(Task prompt) Only the lines from the start of the data through the one containing "wasm.setup();" belong in your answer; return them exactly.

(Provided material)
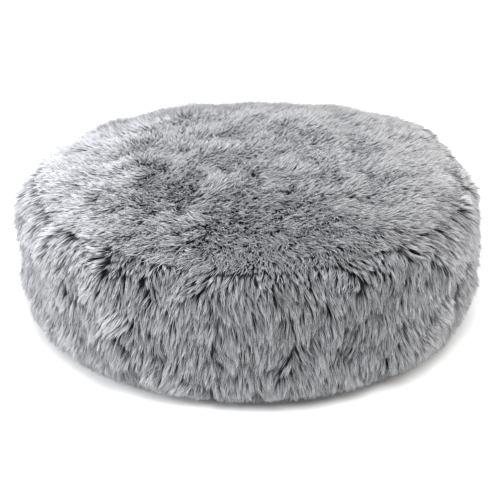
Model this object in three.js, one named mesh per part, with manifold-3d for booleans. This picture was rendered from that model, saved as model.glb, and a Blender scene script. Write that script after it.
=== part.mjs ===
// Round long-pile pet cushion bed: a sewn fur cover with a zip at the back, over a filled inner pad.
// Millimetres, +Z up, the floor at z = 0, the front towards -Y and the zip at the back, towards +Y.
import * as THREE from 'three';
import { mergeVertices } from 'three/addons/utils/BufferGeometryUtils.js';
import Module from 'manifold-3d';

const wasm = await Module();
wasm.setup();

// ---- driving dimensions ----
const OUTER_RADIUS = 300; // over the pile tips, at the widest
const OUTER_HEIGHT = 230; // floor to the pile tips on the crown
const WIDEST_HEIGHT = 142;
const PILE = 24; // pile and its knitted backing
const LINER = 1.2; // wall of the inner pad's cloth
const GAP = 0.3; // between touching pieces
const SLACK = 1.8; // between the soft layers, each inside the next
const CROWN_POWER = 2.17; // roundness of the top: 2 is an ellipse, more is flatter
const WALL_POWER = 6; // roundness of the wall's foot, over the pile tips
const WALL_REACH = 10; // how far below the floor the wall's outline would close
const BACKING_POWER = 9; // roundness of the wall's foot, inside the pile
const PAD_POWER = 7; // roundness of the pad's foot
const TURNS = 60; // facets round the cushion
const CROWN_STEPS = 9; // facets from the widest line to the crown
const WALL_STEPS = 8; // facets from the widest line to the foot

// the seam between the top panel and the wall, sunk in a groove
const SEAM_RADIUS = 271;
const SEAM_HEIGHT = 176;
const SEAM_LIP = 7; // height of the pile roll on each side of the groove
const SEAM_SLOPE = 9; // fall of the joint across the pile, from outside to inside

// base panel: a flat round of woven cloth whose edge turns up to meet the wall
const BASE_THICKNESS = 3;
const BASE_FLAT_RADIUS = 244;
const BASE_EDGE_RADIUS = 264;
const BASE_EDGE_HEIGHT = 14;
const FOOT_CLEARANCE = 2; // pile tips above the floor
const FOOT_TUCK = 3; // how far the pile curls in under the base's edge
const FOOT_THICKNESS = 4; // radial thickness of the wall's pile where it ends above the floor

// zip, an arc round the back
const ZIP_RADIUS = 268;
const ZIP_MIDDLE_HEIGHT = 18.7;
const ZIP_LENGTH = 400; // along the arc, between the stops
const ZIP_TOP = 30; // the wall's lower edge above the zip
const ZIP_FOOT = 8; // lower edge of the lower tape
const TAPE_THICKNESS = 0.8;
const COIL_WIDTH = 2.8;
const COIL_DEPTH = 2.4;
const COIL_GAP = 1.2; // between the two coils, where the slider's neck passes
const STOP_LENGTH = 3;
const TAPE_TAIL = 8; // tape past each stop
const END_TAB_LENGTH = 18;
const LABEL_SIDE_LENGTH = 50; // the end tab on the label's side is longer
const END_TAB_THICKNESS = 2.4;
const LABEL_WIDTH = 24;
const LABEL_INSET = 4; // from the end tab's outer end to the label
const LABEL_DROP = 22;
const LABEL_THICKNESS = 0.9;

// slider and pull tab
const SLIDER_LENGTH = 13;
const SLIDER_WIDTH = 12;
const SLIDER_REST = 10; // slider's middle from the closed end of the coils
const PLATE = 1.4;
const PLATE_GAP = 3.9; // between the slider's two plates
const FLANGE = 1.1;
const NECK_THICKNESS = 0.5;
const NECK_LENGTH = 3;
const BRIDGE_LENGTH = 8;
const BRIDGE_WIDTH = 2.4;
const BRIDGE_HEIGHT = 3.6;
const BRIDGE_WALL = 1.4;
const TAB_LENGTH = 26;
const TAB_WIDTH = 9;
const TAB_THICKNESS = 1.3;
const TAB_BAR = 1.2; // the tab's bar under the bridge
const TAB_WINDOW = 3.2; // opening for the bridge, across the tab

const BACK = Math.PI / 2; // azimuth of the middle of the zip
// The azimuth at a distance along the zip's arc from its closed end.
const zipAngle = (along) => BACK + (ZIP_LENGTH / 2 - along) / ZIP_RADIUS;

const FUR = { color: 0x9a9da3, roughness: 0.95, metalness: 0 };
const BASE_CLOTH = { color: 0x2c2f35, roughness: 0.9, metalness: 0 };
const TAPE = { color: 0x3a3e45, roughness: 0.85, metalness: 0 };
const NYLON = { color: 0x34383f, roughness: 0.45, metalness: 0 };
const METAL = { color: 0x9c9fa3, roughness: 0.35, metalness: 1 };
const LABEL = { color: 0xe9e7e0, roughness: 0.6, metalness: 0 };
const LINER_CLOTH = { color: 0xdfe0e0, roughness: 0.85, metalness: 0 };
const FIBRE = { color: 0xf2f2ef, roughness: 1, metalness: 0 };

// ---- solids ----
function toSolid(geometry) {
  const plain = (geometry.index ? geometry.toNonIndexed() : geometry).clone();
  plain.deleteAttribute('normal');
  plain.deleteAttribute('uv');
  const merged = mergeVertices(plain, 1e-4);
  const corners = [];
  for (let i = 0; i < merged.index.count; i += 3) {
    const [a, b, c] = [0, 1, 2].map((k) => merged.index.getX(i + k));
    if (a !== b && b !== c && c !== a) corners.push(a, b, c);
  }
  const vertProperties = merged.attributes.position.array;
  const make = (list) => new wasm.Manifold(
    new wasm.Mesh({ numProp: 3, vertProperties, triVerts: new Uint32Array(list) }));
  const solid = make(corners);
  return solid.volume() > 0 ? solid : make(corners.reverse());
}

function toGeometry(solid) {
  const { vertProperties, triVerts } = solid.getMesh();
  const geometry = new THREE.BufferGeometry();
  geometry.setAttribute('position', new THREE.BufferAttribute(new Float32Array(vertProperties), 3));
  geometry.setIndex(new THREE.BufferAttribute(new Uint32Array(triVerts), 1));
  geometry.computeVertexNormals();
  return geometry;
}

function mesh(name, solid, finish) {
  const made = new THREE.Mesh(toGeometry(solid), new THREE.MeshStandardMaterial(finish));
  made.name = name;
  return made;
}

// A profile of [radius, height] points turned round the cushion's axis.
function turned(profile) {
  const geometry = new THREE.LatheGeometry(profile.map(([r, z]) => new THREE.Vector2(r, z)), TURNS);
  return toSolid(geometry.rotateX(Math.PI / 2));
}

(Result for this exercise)
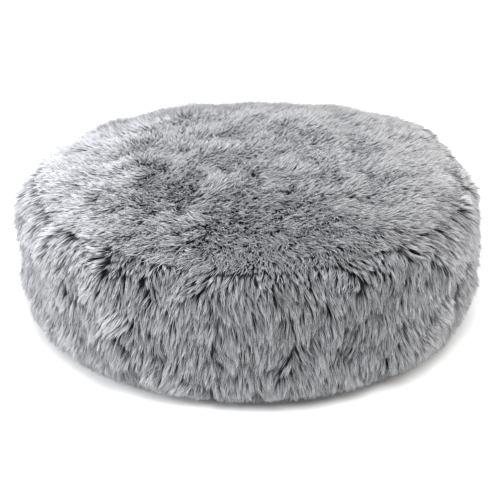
Model this object in three.js, one named mesh per part, with manifold-3d for booleans. This picture was rendered from that model, saved as model.glb, and a Blender scene script. Write that script after it.
=== part.mjs ===
// Round long-pile pet cushion bed: a sewn fur cover with a zip at the back, over a filled inner pad.
// Millimetres, +Z up, the floor at z = 0, the front towards -Y and the zip at the back, towards +Y.
import * as THREE from 'three';
import { mergeVertices } from 'three/addons/utils/BufferGeometryUtils.js';
import Module from 'manifold-3d';

const wasm = await Module();
wasm.setup();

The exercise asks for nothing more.